PROVIDED DATA.

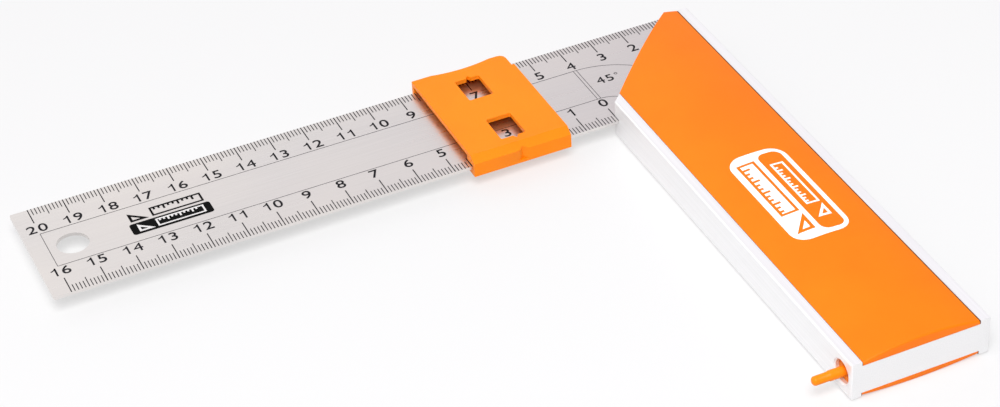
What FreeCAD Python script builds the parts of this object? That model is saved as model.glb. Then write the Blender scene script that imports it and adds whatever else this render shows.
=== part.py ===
import FreeCAD, Part
import os
import sys

import Sketcher

# Combination square: an aluminium stock with moulded covers on both sides, a graduated steel blade
# let into its far end, a slide gauge that runs along the blade and a scriber kept in the stock.
#
# Every body is drawn in one design frame, then moved as it is by its Placement:
#   X = 0 is the stock's outer face, and the blade runs towards -X, so X is minus the outer scale;
#   Y = 0 is the blade's centreline, and the stock runs towards -Y;
#   Z = 0 is the blade's mid-plane, which is also the stock's.
# The placed origin is the middle of the whole square, on the surface that it lies on.

DIMENSIONS = (
    # alias, millimetres, what it is
    ("blade_length", 205.0, "blade, from the stock's outer face to its free end"),
    ("blade_width", 40.0, "blade, edge to edge"),
    ("blade_thickness", 1.0, "blade"),
    ("blade_corner", 0.5, "radius of the blade's free corners"),
    ("hang_radius", 4.5, "hanging hole in the blade"),
    ("hang_inset", 11.7, "hanging hole's centre from the blade's free end"),
    ("stock_width", 40.0, "stock, inner face to outer face"),
    ("stock_height", 11.0, "stock, lip to lip"),
    ("stock_reach", 146.0, "blade's centreline to the stock's near end"),
    ("tip_reach", 15.0, "blade's centreline to the stock's tip"),
    ("tip_land", 7.5, "square land at the tip, beside the 45 degree face"),
    ("lip_width", 3.0, "aluminium lip along each side of a cover"),
    ("recess_depth", 1.15, "cover's recess below the lips"),
    ("stock_chamfer", 0.3, "broken edges of the stock"),
    ("nose_radius", 1.0, "rounded corner between the inner face and the 45 degree face"),
    ("slot_play", 0.05, "blade's slot, each side of the blade"),
    ("cover_gap", 0.2, "cover's side to the lip"),
    ("cover_edge", 1.0, "cover's thickness at its sides"),
    ("cover_stand", 1.9, "upper cover's crown above the lips"),
    ("under_stand", 0.75, "lower cover's flatter crown below the lips"),
    ("peg_radius", 2.0, "cover's moulded pegs"),
    ("peg_length", 2.8, "pegs, below the cover"),
    ("peg_play", 0.1, "peg holes, larger than the pegs all round and at the bottom"),
    ("peg_column", 11.0, "peg columns, each side of the stock's middle"),
    ("peg_first", 42.0, "blade's centreline to the first row of pegs"),
    ("peg_pitch", 42.0, "between rows of pegs"),
    ("rivet_radius", 1.6, "rivet's shank"),
    ("rivet_sink", 1.2, "depth and widening of the rivet's countersunk head"),
    ("rivet_play", 0.05, "rivet in its hole"),
    ("rivet_near_row", -12.0, "two rivets across the blade near its inner edge"),
    ("rivet_far_row", 3.0, "one rivet near the blade's centreline"),
    ("rivet_outer", 12.0, "outer rivets from the outer face"),
    ("rivet_inner", 28.0, "inner rivet from the outer face"),
    ("gauge_start", 85.0, "slide gauge's free end, from the stock's outer face"),
    ("gauge_length", 29.5, "slide gauge along the blade"),
    ("gauge_width", 43.0, "slide gauge across the blade"),
    ("gauge_top", 3.65, "slide gauge's top above the blade's mid-plane"),
    ("gauge_bottom", 2.2, "slide gauge's underside below the blade's mid-plane"),
    ("gauge_plate", 1.3, "slide gauge's top plate"),
    ("gauge_shoulder", 1.6, "height of the bevel between top and near side"),
    ("gauge_bevel", 2.4, "width of the same bevel"),
    ("gauge_ledge", 3.5, "ledge over the blade's top along its near edge"),
    ("gauge_ledge_lift", 0.4, "ledge above the blade"),
    ("gauge_hook", 4.0, "hook under each edge of the blade"),
    ("gauge_side_play", 0.2, "blade's edge to the slide gauge"),
    ("gauge_face_play", 0.15, "blade's faces to the slide gauge"),
    ("gauge_step", 0.8, "step back in the end at the stock's side, beyond the far window"),
    ("gauge_step_place", 15.5, "where the step is, from the blade's centreline"),
    ("gauge_corner", 2.0, "rounded far corner at the stock's side"),
    ("dish_depth", 1.0, "finger dish in the top's far edge"),
    ("dish_reach", 9.0, "half the length of the finger dish"),
    ("dish_drop", 1.0, "finger dish, down from the top"),
    ("window_centre", 70.6, "reading windows' middle, from the stock's outer face"),
    ("window_length", 7.4, "reading windows along the blade"),
    ("window_width", 10.3, "reading windows across the blade"),
    ("window_corner", 0.5, "reading windows' corners"),
    ("far_window", 10.1, "far window's middle, from the blade's centreline"),
    ("near_window", 11.05, "near window's middle, from the blade's centreline"),
    ("index_place", 70.0, "index notches, dish and pencil groove, from the stock's outer face"),
    ("index_half", 0.8, "half the width of an index notch at a window's edge"),
    ("index_depth", 1.2, "index notch"),
    ("groove_half", 1.5, "half the width of the pencil groove in the near side"),
    ("groove_depth", 0.9, "pencil groove"),
    ("groove_drop", 5.0, "pencil groove, down from the top"),
    ("scriber_reach", 141.0, "blade's centreline to the scriber's axis"),
    ("bore_radius", 3.25, "scriber's bore in the stock"),
    ("bore_depth", 28.0, "scriber's bore, from the inner face"),
    ("bore_chamfer", 0.4, "broken edge of the bore's mouth"),
    ("bush_inset", 1.4, "bush's end below the inner face"),
    ("bush_length", 12.0, "friction bush"),
    ("bush_play", 0.03, "bush in the bore"),
    ("bush_bore", 1.55, "bush's own bore, radius"),
    ("stem_proud", 8.3, "scriber's stem outside the inner face"),
    ("stem_step", 3.5, "stem's step outside the inner face"),
    ("stem_radius", 1.4, "stem in the bush"),
    ("grip_radius", 1.25, "stem's thinner outer end"),
    ("grip_round", 0.7, "rounded end of the stem"),
    ("stem_inside", 12.0, "stem inside the inner face"),
    ("needle_radius", 0.8, "steel needle"),
    ("needle_socket", 8.0, "needle's length inside the stem"),
    ("needle_play", 0.03, "needle in its socket"),
    ("needle_point", 4.0, "needle's ground point"),
    ("needle_tip", 0.15, "radius of the needle's very tip"),
    ("needle_reach", 26.0, "needle's tip inside the inner face"),
)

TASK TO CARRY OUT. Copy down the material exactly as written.

TASK ANSWER.
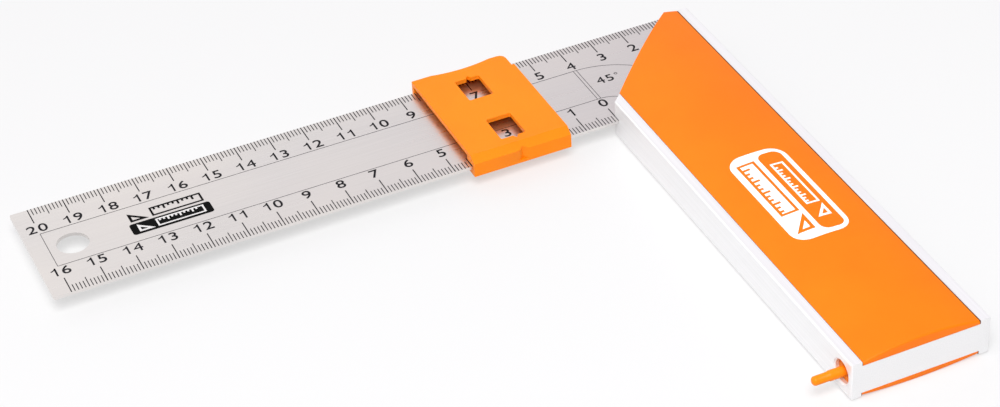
What FreeCAD Python script builds the parts of this object? That model is saved as model.glb. Then write the Blender scene script that imports it and adds whatever else this render shows.
=== part.py ===
import FreeCAD, Part
import os
import sys

import Sketcher

# Combination square: an aluminium stock with moulded covers on both sides, a graduated steel blade
# let into its far end, a slide gauge that runs along the blade and a scriber kept in the stock.
#
# Every body is drawn in one design frame, then moved as it is by its Placement:
#   X = 0 is the stock's outer face, and the blade runs towards -X, so X is minus the outer scale;
#   Y = 0 is the blade's centreline, and the stock runs towards -Y;
#   Z = 0 is the blade's mid-plane, which is also the stock's.
# The placed origin is the middle of the whole square, on the surface that it lies on.

DIMENSIONS = (
    # alias, millimetres, what it is
    ("blade_length", 205.0, "blade, from the stock's outer face to its free end"),
    ("blade_width", 40.0, "blade, edge to edge"),
    ("blade_thickness", 1.0, "blade"),
    ("blade_corner", 0.5, "radius of the blade's free corners"),
    ("hang_radius", 4.5, "hanging hole in the blade"),
    ("hang_inset", 11.7, "hanging hole's centre from the blade's free end"),
    ("stock_width", 40.0, "stock, inner face to outer face"),
    ("stock_height", 11.0, "stock, lip to lip"),
    ("stock_reach", 146.0, "blade's centreline to the stock's near end"),
    ("tip_reach", 15.0, "blade's centreline to the stock's tip"),
    ("tip_land", 7.5, "square land at the tip, beside the 45 degree face"),
    ("lip_width", 3.0, "aluminium lip along each side of a cover"),
    ("recess_depth", 1.15, "cover's recess below the lips"),
    ("stock_chamfer", 0.3, "broken edges of the stock"),
    ("nose_radius", 1.0, "rounded corner between the inner face and the 45 degree face"),
    ("slot_play", 0.05, "blade's slot, each side of the blade"),
    ("cover_gap", 0.2, "cover's side to the lip"),
    ("cover_edge", 1.0, "cover's thickness at its sides"),
    ("cover_stand", 1.9, "upper cover's crown above the lips"),
    ("under_stand", 0.75, "lower cover's flatter crown below the lips"),
    ("peg_radius", 2.0, "cover's moulded pegs"),
    ("peg_length", 2.8, "pegs, below the cover"),
    ("peg_play", 0.1, "peg holes, larger than the pegs all round and at the bottom"),
    ("peg_column", 11.0, "peg columns, each side of the stock's middle"),
    ("peg_first", 42.0, "blade's centreline to the first row of pegs"),
    ("peg_pitch", 42.0, "between rows of pegs"),
    ("rivet_radius", 1.6, "rivet's shank"),
    ("rivet_sink", 1.2, "depth and widening of the rivet's countersunk head"),
    ("rivet_play", 0.05, "rivet in its hole"),
    ("rivet_near_row", -12.0, "two rivets across the blade near its inner edge"),
    ("rivet_far_row", 3.0, "one rivet near the blade's centreline"),
    ("rivet_outer", 12.0, "outer rivets from the outer face"),
    ("rivet_inner", 28.0, "inner rivet from the outer face"),
    ("gauge_start", 85.0, "slide gauge's free end, from the stock's outer face"),
    ("gauge_length", 29.5, "slide gauge along the blade"),
    ("gauge_width", 43.0, "slide gauge across the blade"),
    ("gauge_top", 3.65, "slide gauge's top above the blade's mid-plane"),
    ("gauge_bottom", 2.2, "slide gauge's underside below the blade's mid-plane"),
    ("gauge_plate", 1.3, "slide gauge's top plate"),
    ("gauge_shoulder", 1.6, "height of the bevel between top and near side"),
    ("gauge_bevel", 2.4, "width of the same bevel"),
    ("gauge_ledge", 3.5, "ledge over the blade's top along its near edge"),
    ("gauge_ledge_lift", 0.4, "ledge above the blade"),
    ("gauge_hook", 4.0, "hook under each edge of the blade"),
    ("gauge_side_play", 0.2, "blade's edge to the slide gauge"),
    ("gauge_face_play", 0.15, "blade's faces to the slide gauge"),
    ("gauge_step", 0.8, "step back in the end at the stock's side, beyond the far window"),
    ("gauge_step_place", 15.5, "where the step is, from the blade's centreline"),
    ("gauge_corner", 2.0, "rounded far corner at the stock's side"),
    ("dish_depth", 1.0, "finger dish in the top's far edge"),
    ("dish_reach", 9.0, "half the length of the finger dish"),
    ("dish_drop", 1.0, "finger dish, down from the top"),
    ("window_centre", 70.6, "reading windows' middle, from the stock's outer face"),
    ("window_length", 7.4, "reading windows along the blade"),
    ("window_width", 10.3, "reading windows across the blade"),
    ("window_corner", 0.5, "reading windows' corners"),
    ("far_window", 10.1, "far window's middle, from the blade's centreline"),
    ("near_window", 11.05, "near window's middle, from the blade's centreline"),
    ("index_place", 70.0, "index notches, dish and pencil groove, from the stock's outer face"),
    ("index_half", 0.8, "half the width of an index notch at a window's edge"),
    ("index_depth", 1.2, "index notch"),
    ("groove_half", 1.5, "half the width of the pencil groove in the near side"),
    ("groove_depth", 0.9, "pencil groove"),
    ("groove_drop", 5.0, "pencil groove, down from the top"),
    ("scriber_reach", 141.0, "blade's centreline to the scriber's axis"),
    ("bore_radius", 3.25, "scriber's bore in the stock"),
    ("bore_depth", 28.0, "scriber's bore, from the inner face"),
    ("bore_chamfer", 0.4, "broken edge of the bore's mouth"),
    ("bush_inset", 1.4, "bush's end below the inner face"),
    ("bush_length", 12.0, "friction bush"),
    ("bush_play", 0.03, "bush in the bore"),
    ("bush_bore", 1.55, "bush's own bore, radius"),
    ("stem_proud", 8.3, "scriber's stem outside the inner face"),
    ("stem_step", 3.5, "stem's step outside the inner face"),
    ("stem_radius", 1.4, "stem in the bush"),
    ("grip_radius", 1.25, "stem's thinner outer end"),
    ("grip_round", 0.7, "rounded end of the stem"),
    ("stem_inside", 12.0, "stem inside the inner face"),
    ("needle_radius", 0.8, "steel needle"),
    ("needle_socket", 8.0, "needle's length inside the stem"),
    ("needle_play", 0.03, "needle in its socket"),
    ("needle_point", 4.0, "needle's ground point"),
    ("needle_tip", 0.15, "radius of the needle's very tip"),
    ("needle_reach", 26.0, "needle's tip inside the inner face"),
)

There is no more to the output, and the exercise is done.